I wonder how many lies she’ll tell before we’re done here.

I move to the staircase, running my hand along the banister. The wood is smooth beneath my fingers, polished by years of hands. How many? Whose? I imagine them all—families, children, lovers, ghosts—touching this same spot where my hand now rests.

“Tell me about the previous owners,” I say.

“The Mulligans? Lovely couple. He was in finance, I believe. They had to relocate for his job.”

I turn to face her. Her mascara has started to run, leaving faint black trails down her cheeks.

“And before them?”

Meredith shifts her weight from one foot to the other. “I’d have to check the records.”

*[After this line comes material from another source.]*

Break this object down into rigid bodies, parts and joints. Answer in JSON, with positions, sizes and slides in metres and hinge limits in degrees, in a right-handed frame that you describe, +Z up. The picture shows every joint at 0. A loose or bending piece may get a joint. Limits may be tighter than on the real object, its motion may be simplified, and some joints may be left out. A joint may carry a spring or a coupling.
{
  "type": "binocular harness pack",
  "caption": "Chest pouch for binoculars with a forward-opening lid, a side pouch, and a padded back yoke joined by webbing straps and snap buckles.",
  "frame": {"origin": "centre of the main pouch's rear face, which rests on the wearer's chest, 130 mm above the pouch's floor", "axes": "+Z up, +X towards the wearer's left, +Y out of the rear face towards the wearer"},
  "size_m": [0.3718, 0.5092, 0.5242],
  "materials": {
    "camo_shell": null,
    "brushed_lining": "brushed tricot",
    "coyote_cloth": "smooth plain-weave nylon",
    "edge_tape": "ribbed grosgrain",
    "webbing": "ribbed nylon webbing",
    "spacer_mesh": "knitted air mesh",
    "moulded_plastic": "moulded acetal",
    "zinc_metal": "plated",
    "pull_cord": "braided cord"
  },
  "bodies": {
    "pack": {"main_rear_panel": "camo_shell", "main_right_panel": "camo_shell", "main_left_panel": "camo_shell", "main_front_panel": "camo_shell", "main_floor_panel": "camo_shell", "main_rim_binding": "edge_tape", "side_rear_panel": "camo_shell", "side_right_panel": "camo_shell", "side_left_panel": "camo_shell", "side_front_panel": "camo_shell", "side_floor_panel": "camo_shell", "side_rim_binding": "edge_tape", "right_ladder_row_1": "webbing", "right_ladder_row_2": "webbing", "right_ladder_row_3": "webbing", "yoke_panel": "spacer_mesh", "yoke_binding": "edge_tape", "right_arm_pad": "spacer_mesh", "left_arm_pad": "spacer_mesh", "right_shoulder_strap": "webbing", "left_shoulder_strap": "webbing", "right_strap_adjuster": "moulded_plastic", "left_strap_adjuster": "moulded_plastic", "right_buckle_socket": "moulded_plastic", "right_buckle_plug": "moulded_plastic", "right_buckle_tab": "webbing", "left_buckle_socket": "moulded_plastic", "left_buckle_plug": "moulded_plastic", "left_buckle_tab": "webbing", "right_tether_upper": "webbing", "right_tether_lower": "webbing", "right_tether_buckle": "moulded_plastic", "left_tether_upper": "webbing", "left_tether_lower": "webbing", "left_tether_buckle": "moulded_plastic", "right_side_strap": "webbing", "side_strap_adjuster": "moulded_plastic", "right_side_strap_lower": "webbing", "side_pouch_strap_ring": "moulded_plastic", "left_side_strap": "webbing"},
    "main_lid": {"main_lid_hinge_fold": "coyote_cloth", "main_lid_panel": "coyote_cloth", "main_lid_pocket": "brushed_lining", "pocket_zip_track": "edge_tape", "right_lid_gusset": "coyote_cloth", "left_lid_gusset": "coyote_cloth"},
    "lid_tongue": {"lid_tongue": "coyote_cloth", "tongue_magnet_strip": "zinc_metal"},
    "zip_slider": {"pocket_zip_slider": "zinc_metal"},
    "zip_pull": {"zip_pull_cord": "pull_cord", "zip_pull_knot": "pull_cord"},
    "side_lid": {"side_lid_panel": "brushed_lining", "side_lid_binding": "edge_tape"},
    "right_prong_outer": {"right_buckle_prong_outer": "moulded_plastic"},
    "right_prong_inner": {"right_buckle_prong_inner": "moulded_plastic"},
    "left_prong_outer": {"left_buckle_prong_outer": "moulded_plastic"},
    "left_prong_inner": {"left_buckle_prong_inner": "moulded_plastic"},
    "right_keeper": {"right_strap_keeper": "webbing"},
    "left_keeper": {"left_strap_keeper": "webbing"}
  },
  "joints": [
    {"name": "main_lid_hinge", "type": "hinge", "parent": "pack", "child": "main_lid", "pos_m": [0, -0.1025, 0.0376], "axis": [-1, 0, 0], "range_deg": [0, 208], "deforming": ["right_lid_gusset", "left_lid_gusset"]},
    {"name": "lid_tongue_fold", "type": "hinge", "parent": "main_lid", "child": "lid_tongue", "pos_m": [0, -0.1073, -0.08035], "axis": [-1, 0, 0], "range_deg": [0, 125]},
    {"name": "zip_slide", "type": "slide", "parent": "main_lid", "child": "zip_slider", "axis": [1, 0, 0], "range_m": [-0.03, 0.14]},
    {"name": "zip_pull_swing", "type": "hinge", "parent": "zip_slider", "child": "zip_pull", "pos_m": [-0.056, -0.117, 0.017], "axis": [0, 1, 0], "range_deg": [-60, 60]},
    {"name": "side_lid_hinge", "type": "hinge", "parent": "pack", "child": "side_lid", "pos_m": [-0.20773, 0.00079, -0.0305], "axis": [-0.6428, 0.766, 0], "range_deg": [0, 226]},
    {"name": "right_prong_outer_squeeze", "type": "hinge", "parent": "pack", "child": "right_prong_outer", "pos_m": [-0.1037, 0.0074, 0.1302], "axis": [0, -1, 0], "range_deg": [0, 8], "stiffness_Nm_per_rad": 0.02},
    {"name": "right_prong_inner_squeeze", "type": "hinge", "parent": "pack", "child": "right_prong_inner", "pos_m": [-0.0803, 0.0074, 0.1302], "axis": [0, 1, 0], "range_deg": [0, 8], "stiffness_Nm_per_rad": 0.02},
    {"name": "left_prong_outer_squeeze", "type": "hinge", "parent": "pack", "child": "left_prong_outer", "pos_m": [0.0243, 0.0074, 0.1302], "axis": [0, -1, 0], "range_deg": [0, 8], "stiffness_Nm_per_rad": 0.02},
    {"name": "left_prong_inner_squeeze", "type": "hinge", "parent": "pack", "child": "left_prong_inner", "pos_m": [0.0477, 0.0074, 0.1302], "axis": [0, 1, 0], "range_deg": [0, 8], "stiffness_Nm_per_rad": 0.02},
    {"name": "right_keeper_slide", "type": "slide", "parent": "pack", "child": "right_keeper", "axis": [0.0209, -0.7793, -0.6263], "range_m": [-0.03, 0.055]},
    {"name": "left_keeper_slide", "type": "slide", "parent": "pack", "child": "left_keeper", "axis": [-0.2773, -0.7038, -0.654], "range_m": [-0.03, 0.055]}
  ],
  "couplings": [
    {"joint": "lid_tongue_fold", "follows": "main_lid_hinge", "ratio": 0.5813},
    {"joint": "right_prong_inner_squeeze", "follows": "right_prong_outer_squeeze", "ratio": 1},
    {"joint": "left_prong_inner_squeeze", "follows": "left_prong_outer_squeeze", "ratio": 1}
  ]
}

“No, you wouldn’t.” I step closer. “You know exactly who lived here and when they left. And why.”

She glances toward the front door, seeming to calculate the distance. “Ms. Vale, if you’re not serious about the property—“

“I’ll take it.” I pull an envelope from my purse. “Cash. Like we discussed.”

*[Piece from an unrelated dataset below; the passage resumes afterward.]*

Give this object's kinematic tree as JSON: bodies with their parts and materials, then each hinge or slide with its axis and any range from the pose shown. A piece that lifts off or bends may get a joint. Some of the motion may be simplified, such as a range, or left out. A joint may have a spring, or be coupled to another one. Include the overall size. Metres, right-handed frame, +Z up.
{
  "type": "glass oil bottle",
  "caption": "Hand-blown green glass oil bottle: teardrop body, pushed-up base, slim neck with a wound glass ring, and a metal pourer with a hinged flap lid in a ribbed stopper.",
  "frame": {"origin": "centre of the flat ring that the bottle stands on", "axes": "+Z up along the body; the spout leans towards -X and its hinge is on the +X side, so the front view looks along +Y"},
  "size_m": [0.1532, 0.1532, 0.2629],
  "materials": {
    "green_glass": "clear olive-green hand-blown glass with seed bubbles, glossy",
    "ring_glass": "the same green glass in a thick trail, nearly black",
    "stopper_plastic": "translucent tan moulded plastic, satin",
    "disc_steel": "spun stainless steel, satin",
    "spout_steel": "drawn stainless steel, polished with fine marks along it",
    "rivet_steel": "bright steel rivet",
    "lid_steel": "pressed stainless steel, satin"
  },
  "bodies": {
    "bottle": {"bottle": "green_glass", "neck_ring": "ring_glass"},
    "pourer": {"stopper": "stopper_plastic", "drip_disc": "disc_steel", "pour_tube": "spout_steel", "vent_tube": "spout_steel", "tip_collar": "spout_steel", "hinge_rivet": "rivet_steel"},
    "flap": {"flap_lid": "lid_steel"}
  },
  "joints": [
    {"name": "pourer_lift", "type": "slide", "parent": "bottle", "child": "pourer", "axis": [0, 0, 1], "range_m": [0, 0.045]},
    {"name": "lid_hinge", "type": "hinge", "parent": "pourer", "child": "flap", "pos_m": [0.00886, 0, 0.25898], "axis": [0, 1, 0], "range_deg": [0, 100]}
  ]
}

Meredith stares at the envelope, conflict clear on her face. Responsibility versus commission. Warning me versus washing her hands of whatever happens next.

“Are you sure you don’t want a second viewing?” she asks, even as she reaches for the envelope. “Perhaps once the weather clears—“

“I don’t need a second viewing.” I hand her the envelope. “I already know what this house is.”

She holds the envelope like it may bite her. “And what is that?”

I smile, all teeth. “Exactly what I need.”

Meredith opens the portfolio on a small table by the door, her movements jerky. Papers appear—contracts, disclosures, all the bureaucracy that’s supposed to make this transaction normal. We pretend together, two women performing a ritual of signatures and initials while thunder growls outside.

“You’ll need to sign here. And here.” She points with a manicured finger that trembles slightly. “This is the disclosure about the basement. By signing, you acknowledge that you’ve been informed not to enter it until proper remediation can be completed.”

I sign without reading. The basement is exactly why I bought this place.

When all the papers are signed, Meredith hands me a set of keys with obvious relief. “Congratulations, Ms. Vale. The house is yours.”

She doesn’t say, “Enjoy your new home.” Even she can’t manage that lie.

Then she’s gone, fleeing through the rain to her car without looking back. I watch from the window as her taillights disappear down the driveway, swallowed by the storm and the trees.

Alone now, I listen to the house, the rain on the roof, the wind moaning through cracks in the windows, the subtle shifting of old joints. And beneath it all, something else. A waiting sound.

“It’s just you and me now,” I say to the emptiness.

I explore slowly, methodically, the way I do everything. Everything is outdated, and the ceilings all have water stains, brown blooms spreading like cancer.

I stop in front of the basement door next to the laundry area. It’s been nailed shut, boards crisscrossed over its surface like a warning. Or a cage. The wood around the nails is splintered, as if someone tried to tear them out.

I press my ear against the door, but I hear nothing at first. Then a soft scratching sound, like fingernails against wood. Or claws.

The hallway light flickers overhead, casting shadows. I check the thermostat mounted on the wall nearby. It’s set to seventy degrees, but the temperature display reads forty-two. Cold for October, even with the storm.

Something brushes against my ear, a whisper of air, too deliberate to be a draft. I spin around.

Nothing. No one. Just the empty hallway stretching back to the foyer.

Then I hear it. A footstep from below in the basement. One heavy tread, followed by another. Then silence.

I back away from the basement door, one step at a time, keeping my eyes on it. The boards seem to bulge outward, though that must be a trick of the light. My back hits the opposite wall. I wait, my breath held.

Nothing moves. Nothing breaks through.

Slowly, my lips curve into a smile.

It’s getting dark outside, the storm bringing night early. I have a few supplies in my car, like an air mattress, a duffel stuffed with clothes, some groceries. I didn’t hire movers because I sold almost everything before I left Kansas City, so now all I have is myself, this house, and a plan.